══ Excerpted data

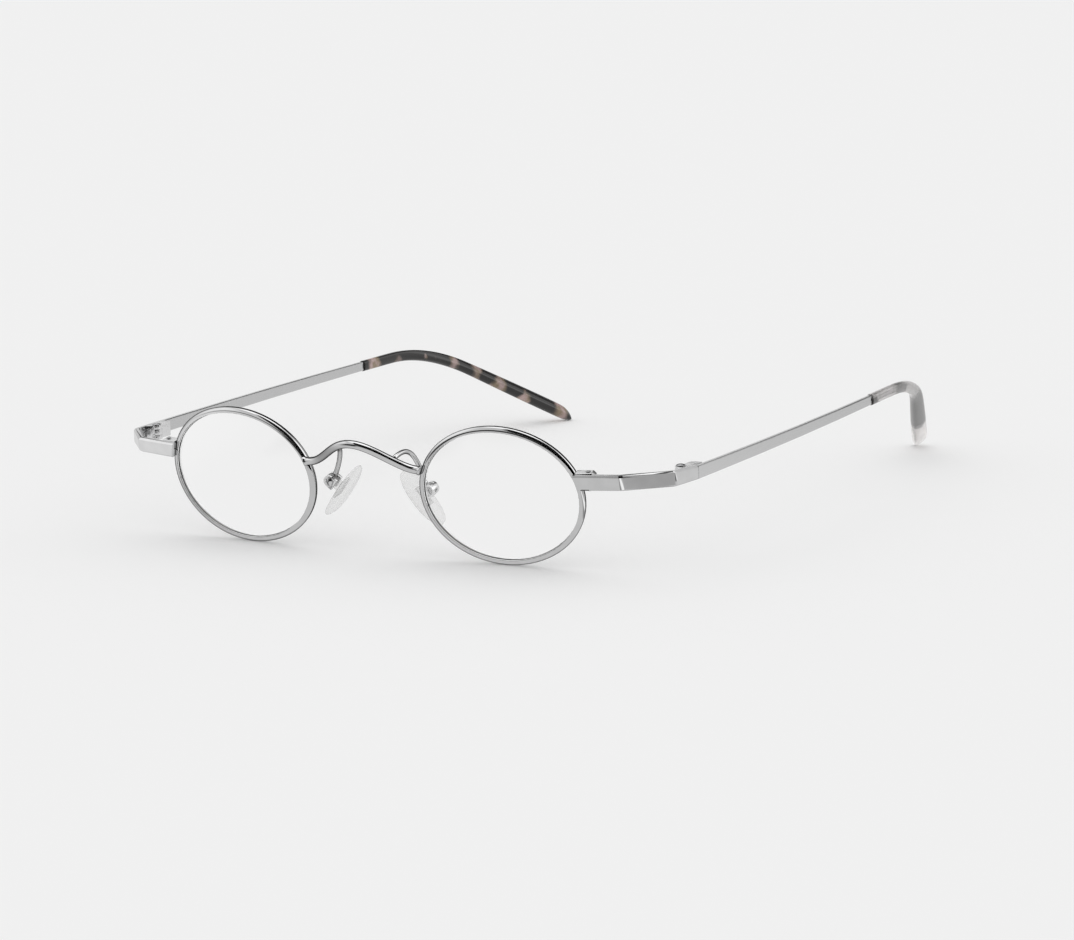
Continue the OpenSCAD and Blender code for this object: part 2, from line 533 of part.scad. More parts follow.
tip_ss = concat([bar_l, bar_l + tip_straight / 2], bend_ss,
  [for (f = [0.3, 0.6]) temple_l - cap_l - (tip_drop - cap_l) * (1 - f)],
  [for (f = [0, 0.35, 0.65, 0.85, 0.96, 1]) temple_l - cap_l * (1 - f)]);
function lowest(rise) = min([for (s = tip_ss) for (p = frame_ring(line_at(s, rise), tip_pts(s))) p[2]]);
tip_back = line_at(temple_l, 2)[0][1] - seam_at[1];
// Two steps find the slope at which the tips stand on the table
slope_try = 2 - atan(lowest(2) / tip_back);
temple_rise = slope_try - atan(lowest(slope_try) / tip_back);

core_end = temple_l - core_short;
core_ss = concat([bar_l + socket_d, bar_l + tip_straight * 0.6], bend_ss, [core_end]);
module temple_tip() color([0.16, 0.12, 0.11]) sleeve(
  [for (s = tip_ss) frame_ring(line_at(s, temple_rise), tip_pts(s))],
  concat(
    [for (s = [bar_l, bar_l + socket_d + core_gap]) frame_ring(line_at(s, temple_rise),
      bar_pts(temple_t1 + 2 * core_gap, temple_h1 + 2 * core_gap, temple_edge))],
    [for (s = concat([bar_l + socket_d + 2 * core_gap], [for (i = [1:len(core_ss) - 2]) core_ss[i]],
        [core_end + core_gap]))
      frame_ring(line_at(s, temple_rise), circle_pts(core_d / 2 + core_gap, bar_sides))]));

// Temple: a flat bar that tapers to the tip, then its core wire
function temple_pts(s) = let (f = min(1, s / bar_l))
  bar_pts(lerp(bar_t, temple_t1, f), lerp(temple_h0, temple_h1, f), temple_edge);
temple_ss = concat([seam_gap], [for (f = [0.1, 0.32, 0.55, 0.78]) bar_l * f],
  [bar_l - core_step, bar_l + socket_d - core_step]);
module temple() color(SIL) skin(concat(
  [for (s = temple_ss) frame_ring(line_at(s, temple_rise), temple_pts(s))],
  [frame_ring(line_at(bar_l + socket_d, temple_rise), [for (p = temple_pts(bar_l)) [p[0] * 0.9, p[1] * 0.75]])],
  [for (s = core_ss) frame_ring(line_at(s + 0.01, temple_rise), circle_pts(core_d / 2, bar_sides))]));

// The middle of the whole part, front to back, from the bridge's front to the tips' ends
front_y = min([for (x = bridge_xs) for (p = bridge_ring(x)) from_front(p)[1]]);
back_y = max([for (s = tip_ss) for (p = frame_ring(line_at(s, temple_rise), tip_pts(s))) p[1]]);
mid_y = (front_y + back_y) / 2;

on(-1) rim();  // rim_left
on(1) rim();  // rim_right
on(-1) lens();  // lens_left
on(1) lens();  // lens_right
on(1) bridge();
on(-1) guard_arm();  // guard_arm_left
on(1) guard_arm();  // guard_arm_right
on(-1) pad_box();  // pad_box_left
on(1) pad_box();  // pad_box_right
on(-1) pad_screw();  // pad_screw_left
on(1) pad_screw();  // pad_screw_right
on(-1) pad_mount();  // pad_mount_left
on(1) pad_mount();  // pad_mount_right
on(-1) nose_pad();  // nose_pad_left
on(1) nose_pad();  // nose_pad_right
on(-1) closing_block_upper();  // closing_block_upper_left
on(1) closing_block_upper();  // closing_block_upper_right
on(-1) closing_block_lower();  // closing_block_lower_left
on(1) closing_block_lower();  // closing_block_lower_right
on(-1) closing_screw();  // closing_screw_left
on(1) closing_screw();  // closing_screw_right
on(-1) endpiece();  // endpiece_left
on(1) endpiece();  // endpiece_right
on(-1) hinge_pins();  // hinge_pins_left
on(1) hinge_pins();  // hinge_pins_right
on(-1) front_hinge();  // front_hinge_left
on(1) front_hinge();  // front_hinge_right
on(-1) temple_hinge();  // temple_hinge_left
on(1) temple_hinge();  // temple_hinge_right
on(-1) hinge_screw();  // hinge_screw_left
on(1) hinge_screw();  // hinge_screw_right
on(-1) temple();  // temple_left
on(1) temple();  // temple_right
on(-1) temple_tip();  // temple_tip_left
on(1) temple_tip();  // temple_tip_right
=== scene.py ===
import json
import math

import bpy
from bpy.props import FloatProperty, FloatVectorProperty, PointerProperty
from bpy.types import Operator, Panel, PropertyGroup
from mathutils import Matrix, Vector
from mathutils.kdtree import KDTree


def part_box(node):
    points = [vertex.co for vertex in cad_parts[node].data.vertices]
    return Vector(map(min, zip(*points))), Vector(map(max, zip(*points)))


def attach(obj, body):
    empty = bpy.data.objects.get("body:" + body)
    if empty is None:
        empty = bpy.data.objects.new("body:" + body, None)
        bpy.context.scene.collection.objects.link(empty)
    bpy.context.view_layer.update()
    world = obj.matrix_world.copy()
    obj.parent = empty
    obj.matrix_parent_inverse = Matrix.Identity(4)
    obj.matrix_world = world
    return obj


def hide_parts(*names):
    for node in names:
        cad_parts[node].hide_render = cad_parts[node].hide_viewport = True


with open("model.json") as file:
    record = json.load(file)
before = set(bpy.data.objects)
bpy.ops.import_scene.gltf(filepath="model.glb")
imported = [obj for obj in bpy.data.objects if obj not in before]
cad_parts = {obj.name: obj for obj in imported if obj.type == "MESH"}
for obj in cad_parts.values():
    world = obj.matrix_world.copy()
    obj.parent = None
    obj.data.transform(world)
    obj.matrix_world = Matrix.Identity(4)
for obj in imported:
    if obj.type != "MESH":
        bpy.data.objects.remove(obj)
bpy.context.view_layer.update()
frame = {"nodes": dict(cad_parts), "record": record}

bl_info = {
    "name": "Metal Reading Glasses",
    "version": (1, 0, 0),
    "blender": (4, 5, 0),
    "location": "View3D > Sidebar > Glasses",
    "description": "Finishes the frame, lenses, pads and tips of a pair of metal reading glasses",
    "category": "Object",
}

RECORD = frame["record"]
BODY_OF = {node: body for body, nodes in RECORD["behaviour"]["bodies"].items() for node in nodes}
SIDES = ("left", "right")

# Lengths in metres
MERGED = 0.000002         # points nearer to each other than this are joined
SAME_PLACE = 0.00001      # points this near lie at one place
FLAT_BORDER = 0.00003     # width of the border inside a flat face
SOLDER_REACH = 0.00098    # how far solder spreads from the end of a guard arm
SOLDER_LENGTH = 0.00028   # length of the solder at a foot of the bridge
FOOT_DEPTH = 0.0005       # how far a foot of the bridge goes on into its rim
END_DEPTH = 0.001         # the end faces of the bridge lie within this of its tip
ARM_SWELL = 0.00008       # what smoothing takes from a guard arm, added beforehand
PIN_MARGIN = 0.0002       # how far the hinge pins' holes are kept clear of rounding
PLATE_EDGE = 0.00008      # radius on the edges of the plate inside a pad
TIP_EDGE = 0.00012        # radius at the mouth of a tip
CORE_REACH = 0.0003       # the bore of a tip lies this near to its core wire

# Areas in square metres from which a face is a flat
END_BAR_FLAT = 0.000003
TEMPLE_FLAT = 0.0000004

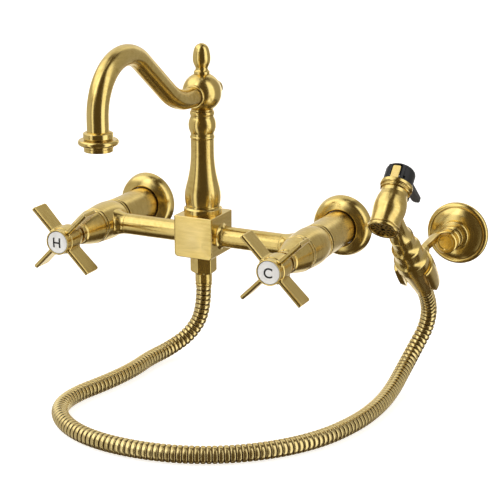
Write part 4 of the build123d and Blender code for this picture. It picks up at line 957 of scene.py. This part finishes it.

════

• What you are asked to do:
Repeat all the entries exactly as given.

• Response:
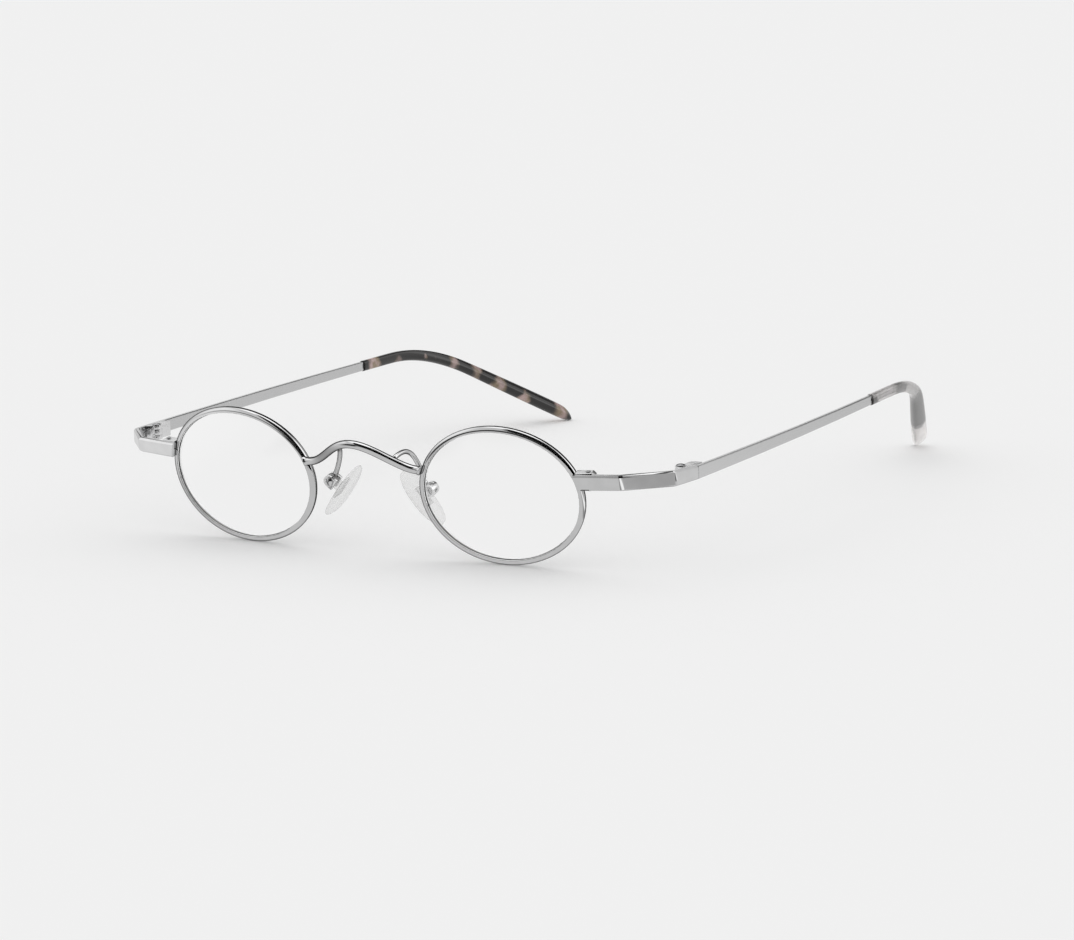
Continue the OpenSCAD and Blender code for this object: part 2, from line 533 of part.scad. More parts follow.
tip_ss = concat([bar_l, bar_l + tip_straight / 2], bend_ss,
  [for (f = [0.3, 0.6]) temple_l - cap_l - (tip_drop - cap_l) * (1 - f)],
  [for (f = [0, 0.35, 0.65, 0.85, 0.96, 1]) temple_l - cap_l * (1 - f)]);
function lowest(rise) = min([for (s = tip_ss) for (p = frame_ring(line_at(s, rise), tip_pts(s))) p[2]]);
tip_back = line_at(temple_l, 2)[0][1] - seam_at[1];
// Two steps find the slope at which the tips stand on the table
slope_try = 2 - atan(lowest(2) / tip_back);
temple_rise = slope_try - atan(lowest(slope_try) / tip_back);

core_end = temple_l - core_short;
core_ss = concat([bar_l + socket_d, bar_l + tip_straight * 0.6], bend_ss, [core_end]);
module temple_tip() color([0.16, 0.12, 0.11]) sleeve(
  [for (s = tip_ss) frame_ring(line_at(s, temple_rise), tip_pts(s))],
  concat(
    [for (s = [bar_l, bar_l + socket_d + core_gap]) frame_ring(line_at(s, temple_rise),
      bar_pts(temple_t1 + 2 * core_gap, temple_h1 + 2 * core_gap, temple_edge))],
    [for (s = concat([bar_l + socket_d + 2 * core_gap], [for (i = [1:len(core_ss) - 2]) core_ss[i]],
        [core_end + core_gap]))
      frame_ring(line_at(s, temple_rise), circle_pts(core_d / 2 + core_gap, bar_sides))]));

// Temple: a flat bar that tapers to the tip, then its core wire
function temple_pts(s) = let (f = min(1, s / bar_l))
  bar_pts(lerp(bar_t, temple_t1, f), lerp(temple_h0, temple_h1, f), temple_edge);
temple_ss = concat([seam_gap], [for (f = [0.1, 0.32, 0.55, 0.78]) bar_l * f],
  [bar_l - core_step, bar_l + socket_d - core_step]);
module temple() color(SIL) skin(concat(
  [for (s = temple_ss) frame_ring(line_at(s, temple_rise), temple_pts(s))],
  [frame_ring(line_at(bar_l + socket_d, temple_rise), [for (p = temple_pts(bar_l)) [p[0] * 0.9, p[1] * 0.75]])],
  [for (s = core_ss) frame_ring(line_at(s + 0.01, temple_rise), circle_pts(core_d / 2, bar_sides))]));

// The middle of the whole part, front to back, from the bridge's front to the tips' ends
front_y = min([for (x = bridge_xs) for (p = bridge_ring(x)) from_front(p)[1]]);
back_y = max([for (s = tip_ss) for (p = frame_ring(line_at(s, temple_rise), tip_pts(s))) p[1]]);
mid_y = (front_y + back_y) / 2;

on(-1) rim();  // rim_left
on(1) rim();  // rim_right
on(-1) lens();  // lens_left
on(1) lens();  // lens_right
on(1) bridge();
on(-1) guard_arm();  // guard_arm_left
on(1) guard_arm();  // guard_arm_right
on(-1) pad_box();  // pad_box_left
on(1) pad_box();  // pad_box_right
on(-1) pad_screw();  // pad_screw_left
on(1) pad_screw();  // pad_screw_right
on(-1) pad_mount();  // pad_mount_left
on(1) pad_mount();  // pad_mount_right
on(-1) nose_pad();  // nose_pad_left
on(1) nose_pad();  // nose_pad_right
on(-1) closing_block_upper();  // closing_block_upper_left
on(1) closing_block_upper();  // closing_block_upper_right
on(-1) closing_block_lower();  // closing_block_lower_left
on(1) closing_block_lower();  // closing_block_lower_right
on(-1) closing_screw();  // closing_screw_left
on(1) closing_screw();  // closing_screw_right
on(-1) endpiece();  // endpiece_left
on(1) endpiece();  // endpiece_right
on(-1) hinge_pins();  // hinge_pins_left
on(1) hinge_pins();  // hinge_pins_right
on(-1) front_hinge();  // front_hinge_left
on(1) front_hinge();  // front_hinge_right
on(-1) temple_hinge();  // temple_hinge_left
on(1) temple_hinge();  // temple_hinge_right
on(-1) hinge_screw();  // hinge_screw_left
on(1) hinge_screw();  // hinge_screw_right
on(-1) temple();  // temple_left
on(1) temple();  // temple_right
on(-1) temple_tip();  // temple_tip_left
on(1) temple_tip();  // temple_tip_right
=== scene.py ===
import json
import math

import bpy
from bpy.props import FloatProperty, FloatVectorProperty, PointerProperty
from bpy.types import Operator, Panel, PropertyGroup
from mathutils import Matrix, Vector
from mathutils.kdtree import KDTree


def part_box(node):
    points = [vertex.co for vertex in cad_parts[node].data.vertices]
    return Vector(map(min, zip(*points))), Vector(map(max, zip(*points)))


def attach(obj, body):
    empty = bpy.data.objects.get("body:" + body)
    if empty is None:
        empty = bpy.data.objects.new("body:" + body, None)
        bpy.context.scene.collection.objects.link(empty)
    bpy.context.view_layer.update()
    world = obj.matrix_world.copy()
    obj.parent = empty
    obj.matrix_parent_inverse = Matrix.Identity(4)
    obj.matrix_world = world
    return obj


def hide_parts(*names):
    for node in names:
        cad_parts[node].hide_render = cad_parts[node].hide_viewport = True


with open("model.json") as file:
    record = json.load(file)
before = set(bpy.data.objects)
bpy.ops.import_scene.gltf(filepath="model.glb")
imported = [obj for obj in bpy.data.objects if obj not in before]
cad_parts = {obj.name: obj for obj in imported if obj.type == "MESH"}
for obj in cad_parts.values():
    world = obj.matrix_world.copy()
    obj.parent = None
    obj.data.transform(world)
    obj.matrix_world = Matrix.Identity(4)
for obj in imported:
    if obj.type != "MESH":
        bpy.data.objects.remove(obj)
bpy.context.view_layer.update()
frame = {"nodes": dict(cad_parts), "record": record}

bl_info = {
    "name": "Metal Reading Glasses",
    "version": (1, 0, 0),
    "blender": (4, 5, 0),
    "location": "View3D > Sidebar > Glasses",
    "description": "Finishes the frame, lenses, pads and tips of a pair of metal reading glasses",
    "category": "Object",
}

RECORD = frame["record"]
BODY_OF = {node: body for body, nodes in RECORD["behaviour"]["bodies"].items() for node in nodes}
SIDES = ("left", "right")

# Lengths in metres
MERGED = 0.000002         # points nearer to each other than this are joined
SAME_PLACE = 0.00001      # points this near lie at one place
FLAT_BORDER = 0.00003     # width of the border inside a flat face
SOLDER_REACH = 0.00098    # how far solder spreads from the end of a guard arm
SOLDER_LENGTH = 0.00028   # length of the solder at a foot of the bridge
FOOT_DEPTH = 0.0005       # how far a foot of the bridge goes on into its rim
END_DEPTH = 0.001         # the end faces of the bridge lie within this of its tip
ARM_SWELL = 0.00008       # what smoothing takes from a guard arm, added beforehand
PIN_MARGIN = 0.0002       # how far the hinge pins' holes are kept clear of rounding
PLATE_EDGE = 0.00008      # radius on the edges of the plate inside a pad
TIP_EDGE = 0.00012        # radius at the mouth of a tip
CORE_REACH = 0.0003       # the bore of a tip lies this near to its core wire

# Areas in square metres from which a face is a flat
END_BAR_FLAT = 0.000003
TEMPLE_FLAT = 0.0000004

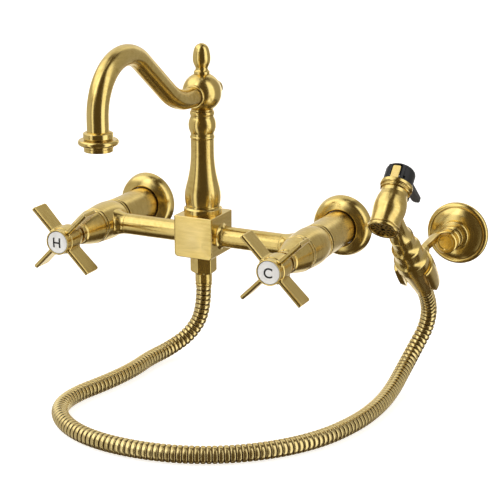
Write part 4 of the build123d and Blender code for this picture. It picks up at line 957 of scene.py. This part finishes it.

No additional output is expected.